We’re going back to Cagnes-sur-Mer today, but stop first for café crème and some Internet stuff at La Terrazza. After one cup of café, I surrender the laptop to CA and cross to the boulangerie for a baguette and two abricot tartes—just in case we stay in for dinner tonight. We’ve decided that for .90€ each, we’ll buy a baguette every morning and worry about our dinner plans later. It’s doubtful that CA and MP will ever waste a artisanal baguette.
It’s 11:30am before we’re done with emails and blogging. We drive the short distance to Cagnes-sur-Mer and decide to scout out the Renoir Museum (located at his farm-home, Les Collettes, a neighborhood near the town centre) before finding a café for lunch. We wind up and around the narrow Avenue des Collettes and easily locate the museum, noting that it will reopen from lunch at 2:00pm.
We’ve still not learned to linger for the full-on French lunch—two hours—so we have a bit of time to kill and find a supermarche. I really do love food stores, whether they’re chain stores or small specialized markets. I’m always on the look-out for what’s new-to-me or unique. This time we end up with nothing too special--some rice for our planned stir-fry (vegetables from Cannes Sunday market) and some nutty muesili.
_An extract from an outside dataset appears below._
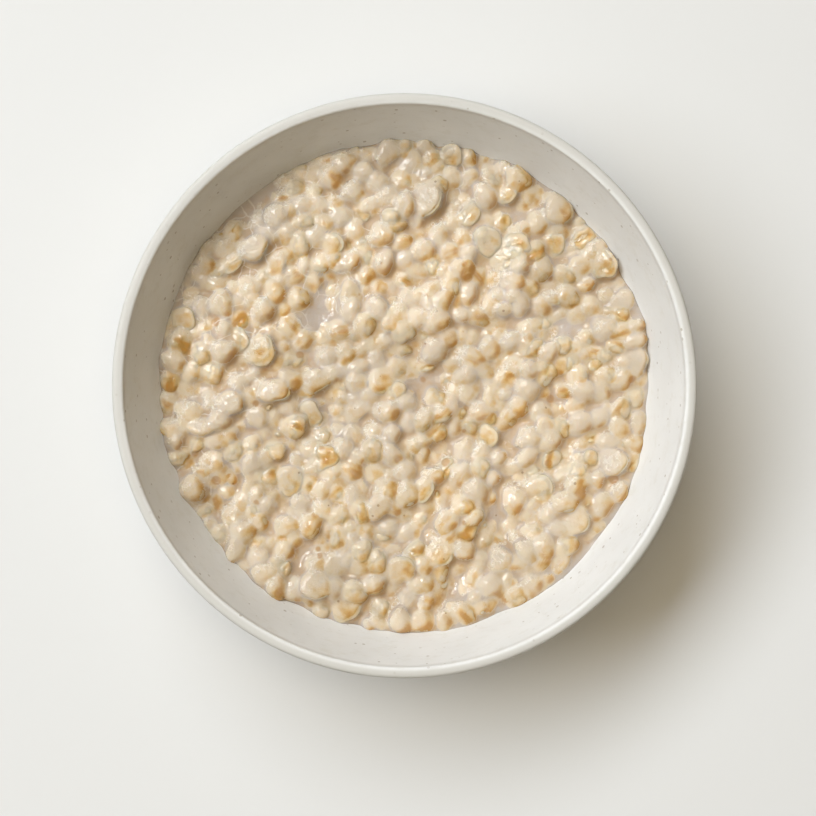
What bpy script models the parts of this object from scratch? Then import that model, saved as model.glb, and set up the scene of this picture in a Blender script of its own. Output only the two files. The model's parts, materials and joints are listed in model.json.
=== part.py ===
"""A stoneware bowl filled with oat porridge.

Two pieces, in metres, +Z up. The origin is on the table, in the middle of the
foot ring.

  bowl      one turned shell: foot ring, curved belly, nearly straight upper
            wall and a rounded lip
  porridge  one solid that fills the bowl up to its uneven, lumpy surface, just
            clear of the bowl's inside
"""

import math
import random

import bmesh
import bpy
from mathutils import Vector, noise

# ---------------------------------------------------------------- sizes
# bowl
RIM_RADIUS = 0.0800        # outside of the lip
HEIGHT = 0.0520            # table to the top of the lip
LIP_THICKNESS = 0.0032     # the lip is a half round of this width
FLOOR_TOP = 0.0070         # inside bottom, above the table
FLOOR_SPREAD = 0.0660      # how far the inside's curve reaches along the floor
WALL_REACH = 0.0300        # and down the wall
WALL_ANGLE = 70.0          # inner wall at the lip, from the horizontal
BELLY_THICKNESS = 0.0050   # the wall thickens to this towards the foot
BASE_RECESS = 0.0028       # underside inside the foot ring
FOOT_RADIUS = 0.0375       # outside of the foot ring, where it meets the belly
FOOT_TAPER = 0.0010        # the ring is this much narrower at the table
FOOT_WIDTH = 0.0054        # the ring, across
FOOT_EDGE = 0.0006         # chamfer on the ring's edges
STEPS = 64                 # facets round the bowl

# porridge
GAP = 0.0003               # between the porridge and the bowl
LEVEL = HEIGHT - 0.0216    # mean height of the porridge at the wall
SURFACE_RADIUS = 0.0690    # where that level meets the wall
CROWN = 0.0012             # the heap is this much higher in the middle
SWELL = 0.0015             # long ridges that the spoon left
RIDGE_LENGTH = 0.030
RIDGE_WIDTH = 0.0125
RIDGE_ANGLE = 45.0
CLUMP = 0.0030             # the oats lie heaped in clumps along the ridges
CLUMP_LENGTH = 0.0125
CLUMP_WIDTH = 0.0072
HEAP_EDGE = 0.24           # how softly the clumps thin out
SUNK = 0.00045             # the milk stands this much lower between them
OAT_HALF = (0.0021, 0.0039)   # half lengths of the oats
OAT_SPACING = 0.72         # neighbours' distance over the sum of their half widths
OAT_TURN = 50.0            # most of them lie along the ridges
OAT_SEED = 11
ROW_STRETCH = 1.06         # rows a little further apart than equal triangles need
CELL = 0.00275             # side of the modelled surface's triangles

LIP = LIP_THICKNESS / 2
SHOULDER = HEIGHT - LIP    # where the lip's half round starts


# ---------------------------------------------------------------- helpers
def clear_scene():
    for obj in list(bpy.data.objects):
        bpy.data.objects.remove(obj, do_unlink=True)


def new_collection(name):
    made = bpy.data.collections.new(name)
    bpy.context.scene.collection.children.link(made)
    return made


def material(name, colour, roughness):
    made = bpy.data.materials.new(name)
    made.use_nodes = True
    shader = made.node_tree.nodes["Principled BSDF"]
    shader.inputs["Base Color"].default_value = (*colour, 1.0)
    shader.inputs["Roughness"].default_value = roughness
    shader.inputs["Metallic"].default_value = 0.0
    made.diffuse_color = (*colour, 1.0)
    return made


def bezier(p0, p1, p2, p3, count):
    """count + 1 points of a cubic, both ends included."""
    found = []
    for i in range(count + 1):
        t = i / count
        s = 1 - t
        found.append(tuple(
            s**3 * a + 3 * s * s * t * b + 3 * s * t * t * c + t**3 * d
            for a, b, c, d in zip(p0, p1, p2, p3)))
    return found


def inner_wall(count):
    """Inside of the bowl, from the middle of its floor up to the lip."""
    top = (RIM_RADIUS - LIP_THICKNESS, SHOULDER)
    a = math.radians(WALL_ANGLE)
    return bezier((0.0, FLOOR_TOP), (FLOOR_SPREAD, FLOOR_TOP),
                  (top[0] - WALL_REACH * math.cos(a), top[1] - WALL_REACH * math.sin(a)),
                  top, count)


def outer_wall(count):
    """Outside of the bowl, from the lip down to the foot ring: the inside moved
    out by the wall's thickness, which grows from the lip to the belly."""
    fine = inner_wall(240)
    line = []
    for i in range(len(fine) - 1, 0, -1):
        (r0, z0), (r1, z1) = fine[i - 1], fine[min(i + 1, len(fine) - 1)]
        length = math.hypot(r1 - r0, z1 - z0)
        down = (SHOULDER - fine[i][1]) / (SHOULDER - FLOOR_TOP)
        wall = LIP_THICKNESS + (BELLY_THICKNESS - LIP_THICKNESS) * down
        r = fine[i][0] + wall * (z1 - z0) / length
        z = fine[i][1] - wall * (r1 - r0) / length
        if r < FOOT_RADIUS:
            break
        line.append((r, z))
    line[0] = (RIM_RADIUS, SHOULDER)
    # points at even distances along it
    run = [0.0]
    for (r0, z0), (r1, z1) in zip(line, line[1:]):
        run.append(run[-1] + math.hypot(r1 - r0, z1 - z0))
    found, j = [], 0
    for i in range(count + 1):
        want = run[-1] * i / count
        while j < len(run) - 2 and run[j + 1] < want:
            j += 1
        t = (want - run[j]) / (run[j + 1] - run[j])
        found.append(tuple(p + (q - p) * t for p, q in zip(line[j], line[j + 1])))
    return found


def lip(count):
    """The half round over the top of the wall, inside to outside, ends left out."""
    middle = RIM_RADIUS - LIP
    found = []
    for i in range(1, count):
        a = math.pi * (1 - i / count)
        found.append((middle + LIP * math.cos(a), SHOULDER + LIP * math.sin(a)))
    return found


def foot():
    """The foot ring's own profile, then the recess under the base to the axis."""
    outside = FOOT_RADIUS - FOOT_TAPER
    inside = outside - FOOT_WIDTH
    return [
        (outside, FOOT_EDGE),
        (outside - FOOT_EDGE, 0.0),
        (inside + FOOT_EDGE, 0.0),
        (inside, FOOT_EDGE),
        (inside - 0.0006, BASE_RECESS - 0.0008),
        (inside - 0.0018, BASE_RECESS),
        (0.0, BASE_RECESS),
    ]


def turned(name, profile, collection, mat):
    """A solid of revolution: the profile is an edge chain at +X, spun with a Screw."""
    mesh = bpy.data.meshes.new(name)
    mesh.from_pydata([(r, 0.0, z) for r, z in profile],
                     [(i, i + 1) for i in range(len(profile) - 1)], [])
    mesh.update()
    obj = bpy.data.objects.new(name, mesh)
    collection.objects.link(obj)
    spin = obj.modifiers.new("turn", "SCREW")
    spin.axis = "Z"
    spin.angle = 2 * math.pi
    spin.steps = STEPS
    spin.render_steps = STEPS
    spin.use_merge_vertices = True
    spin.merge_threshold = 0.00001
    spin.use_smooth_shade = True
    mesh.materials.append(mat)
    return obj


# ---------------------------------------------------------------- the surface
def along_ridge(x, y):
    a = math.radians(RIDGE_ANGLE)
    return x * math.cos(a) + y * math.sin(a), -x * math.sin(a) + y * math.cos(a)


def level(x, y):
    """Long uneven ridges, a low crown, and a dip where the milk meets the wall."""
    u, v = along_ridge(x, y)
    ridge = noise.noise(Vector((u / RIDGE_LENGTH, v / RIDGE_WIDTH, 3.7)))
    ridge += 0.5 * noise.noise(Vector((u / RIDGE_LENGTH * 2.3, v / RIDGE_WIDTH * 1.9, 9.1)))
    r = math.hypot(x, y) / SURFACE_RADIUS
    edge = max(0.0, (r - 0.90) / 0.10)
    return LEVEL + CROWN * (1 - r * r) + SWELL * ridge * 1.6 - 0.0006 * edge * edge


def heap(x, y):
    """How far the oats are heaped over that level, or lie under it."""
    u, v = along_ridge(x, y)
    return CLUMP * noise.noise(Vector((u / CLUMP_LENGTH, v / CLUMP_WIDTH, 21.3)))


def swell(x, y):
    return level(x, y) + heap(x, y)


def scatter():
    """The oats that show: (x, y, half length, half width, turn, lift), spread by
    dart throwing. Big ones go in first, and small ones fill what is left."""
    rng = random.Random(OAT_SEED)
    oats, bins = [], {}
    size = 2 * OAT_HALF[1]
    for attempt in range(26000):
        share = attempt / 26000
        low, high = OAT_HALF
        half = high - (high - low) * min(1.0, share * 1.25) * rng.uniform(0.55, 1.0)
        r = (SURFACE_RADIUS - 0.55 * half) * math.sqrt(rng.random())
        a = rng.uniform(0, 2 * math.pi)
        x, y = r * math.cos(a), r * math.sin(a)
        width = half * rng.uniform(0.66, 0.95)
        turn = rng.gauss(math.radians(OAT_TURN), 0.75)
        lift = rng.uniform(-0.30, 0.38)
        if rng.random() > (heap(x, y) / CLUMP + HEAP_EDGE) / (2 * HEAP_EDGE):
            continue
        key = (int(x // size), int(y // size))
        near = [o for i in (-1, 0, 1) for j in (-1, 0, 1)
                for o in bins.get((key[0] + i, key[1] + j), ())]
        if all(math.hypot(x - o[0], y - o[1]) > OAT_SPACING * (width + o[3])
               for o in near):
            oat = (x, y, half, width, turn, lift)
            oats.append(oat)
            bins.setdefault(key, []).append(oat)
    return oats, bins, size


def surface_height(x, y, bins, size):
    """Height of the porridge at a place: the milk, and each oat's dome over it."""
    milk = level(x, y) - SUNK + 0.15 * heap(x, y)
    top = milk
    key = (int(x // size), int(y // size))
    for i in (-1, 0, 1):
        for j in (-1, 0, 1):
            for ox, oy, half, width, turn, lift in bins.get((key[0] + i, key[1] + j), ()):
                c, s = math.cos(turn), math.sin(turn)
                dx, dy = x - ox, y - oy
                p = (dx * c + dy * s) / half
                q = (-dx * s + dy * c) / width
                d = p * p + q * q
                if d < 1.4:
                    # a round back, running out in a soft skirt of milk
                    back = max(0.0, 1 - d / 1.4) ** 0.8
                    dome = milk + back * (swell(ox, oy) - milk + width * (lift + 0.66))
                    top = max(top, dome)
    return top


# ---------------------------------------------------------------- build
clear_scene()
pieces = new_collection("bowl_of_porridge")
cutters = new_collection("cutters")

stoneware = material("glazed_stoneware", (0.80, 0.78, 0.73), 0.38)
oatmeal = material("oat_porridge", (0.76, 0.62, 0.42), 0.35)

# the bowl: floor, inner wall, lip, outer wall, foot ring, base
INNER_COUNT = 10
inner = inner_wall(INNER_COUNT)
profile = inner + lip(6) + outer_wall(8) + foot()
bowl = turned("bowl", profile, pieces, stoneware)

# the room for porridge: the bowl's inside, moved in by the gap
room = []
for i, (r, z) in enumerate(inner):
    before = inner[max(0, i - 1)]
    after = inner[min(len(inner) - 1, i + 1)]
    run, rise = after[0] - before[0], after[1] - before[1]
    length = math.hypot(run, rise)
    if i == 0:
        room.append((0.0, z + GAP))
    else:
        room.append((r - GAP * rise / length, z + GAP * run / length))

# what the porridge solid is cut from: the turned room, closed over the top
body = [(0.0, room[-1][1])] + room[::-1]
fill = turned("fill", body, cutters, oatmeal)

# the lumpy surface: a grid lifted by surface_height, and pulled down to a block
oats, bins, size = scatter()
columns = 2 * round(0.0780 / CELL)
half_side = columns * CELL / 2
bm = bmesh.new()
bmesh.ops.create_grid(bm, x_segments=columns, y_segments=columns, size=half_side)
# every second row moves along by half a side, so that the triangles are equal
for vert in bm.verts:
    row = round(vert.co.y / CELL)
    vert.co.x += CELL / 2 if row % 2 else 0.0
    vert.co.y *= math.sqrt(3) / 2 * ROW_STRETCH
bmesh.ops.triangulate(bm, faces=bm.faces[:], quad_method="SHORT_EDGE")
for vert in bm.verts:
    # the mean over the vertex's own cell, so that no dome's rim turns into a spike
    parts = [surface_height(vert.co.x + i * CELL / 4, vert.co.y + j * CELL / 4, bins, size)
             for i in (-1, 0, 1) for j in (-1, 0, 1)]
    vert.co.z = sum(parts) / len(parts)
grown = bmesh.ops.extrude_face_region(bm, geom=bm.faces[:])
for item in grown["geom"]:
    if isinstance(item, bmesh.types.BMVert):
        item.co.z = -0.004
bmesh.ops.recalc_face_normals(bm, faces=bm.faces[:])
block_mesh = bpy.data.meshes.new("block")
bm.to_mesh(block_mesh)
bm.free()
block = bpy.data.objects.new("block", block_mesh)
cutters.objects.link(block)

# the porridge: the room's solid under that surface
bpy.context.view_layer.update()
graph = bpy.context.evaluated_depsgraph_get()
porridge_mesh = bpy.data.meshes.new_from_object(fill.evaluated_get(graph))
porridge_mesh.name = "porridge"
porridge = bpy.data.objects.new("porridge", porridge_mesh)
pieces.objects.link(porridge)
cut = porridge.modifiers.new("surface", "BOOLEAN")
cut.operation = "INTERSECT"
cut.solver = "EXACT"
cut.object = block

for helper in (fill, block):
    helper.hide_render = True
    helper.display_type = "WIRE"

# both pieces hang from one empty on the table, under the middle of the bowl
origin = bpy.data.objects.new("bowl_of_porridge_origin", None)
origin.empty_display_size = 0.02
pieces.objects.link(origin)
for piece in (bowl, porridge):
    piece.parent = origin
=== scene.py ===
import json
import math
import random

import bpy
import numpy as np
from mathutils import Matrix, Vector, noise

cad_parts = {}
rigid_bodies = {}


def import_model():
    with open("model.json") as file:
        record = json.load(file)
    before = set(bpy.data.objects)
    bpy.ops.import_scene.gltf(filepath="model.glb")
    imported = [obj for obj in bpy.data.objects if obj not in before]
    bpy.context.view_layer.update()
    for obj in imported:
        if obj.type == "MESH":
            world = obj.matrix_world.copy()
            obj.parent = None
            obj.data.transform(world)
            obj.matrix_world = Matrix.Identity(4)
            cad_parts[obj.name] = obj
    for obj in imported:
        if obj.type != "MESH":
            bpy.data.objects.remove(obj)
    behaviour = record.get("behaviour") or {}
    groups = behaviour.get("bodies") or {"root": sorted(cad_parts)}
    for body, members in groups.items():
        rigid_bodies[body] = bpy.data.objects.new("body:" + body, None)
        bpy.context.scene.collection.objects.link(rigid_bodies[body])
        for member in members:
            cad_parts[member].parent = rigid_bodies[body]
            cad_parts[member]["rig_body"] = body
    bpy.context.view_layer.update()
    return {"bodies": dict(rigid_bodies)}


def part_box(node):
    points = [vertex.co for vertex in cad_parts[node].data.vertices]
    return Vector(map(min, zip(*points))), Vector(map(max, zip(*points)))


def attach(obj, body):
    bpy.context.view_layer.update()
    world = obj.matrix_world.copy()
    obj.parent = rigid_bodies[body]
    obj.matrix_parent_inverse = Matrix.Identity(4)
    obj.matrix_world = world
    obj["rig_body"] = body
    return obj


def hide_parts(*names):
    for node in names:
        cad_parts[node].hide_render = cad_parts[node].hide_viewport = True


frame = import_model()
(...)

Within ten minutes we’ve parked and entered the museum at Les Collettes. There are few tourists today, and we’re both rather dazzled to be here. The views out over the Mediterranean and across Cagnes centre toward Haut Cagnes (where we visited the Danish Christmas Market on Saturday) are fantastic.
We get to walk into Renoir’s atelier and see his easel and some of the props and costumes that he used in his paintings. You can’t help but focus on the windows--the light streaming through would have been so important to an Impressionist. There’re quite a few paintings on display, but the things I love most are: touching his dining room table; admiring his breakfront, the chevel-patterned wood floors, his views from inside the maison, and most of all his atelier. I walk today through his gardens, look out his windows, and take in the views that graced his life. Renoir, the artist, is now Renoir the family man and friend. It’s apparent that his home was designed for hospitality, grace, and beauty.
We make our typical stop at Carrefour in Mougins before returning to our villa for some pork tenderloin to add to our stir fry for dinner tonight.
No matter how hard we finagle, we never have enough change for all that’s required for tolls on the A8 (usually 2.80€ each way) and laundry (4€ wash and 2€ dry). The concierge has been almost pointless this visit—clueless about the horrific Internet service (8€ a day, optional, and slower than molasses in January) and change-less when we need coins for the laundry.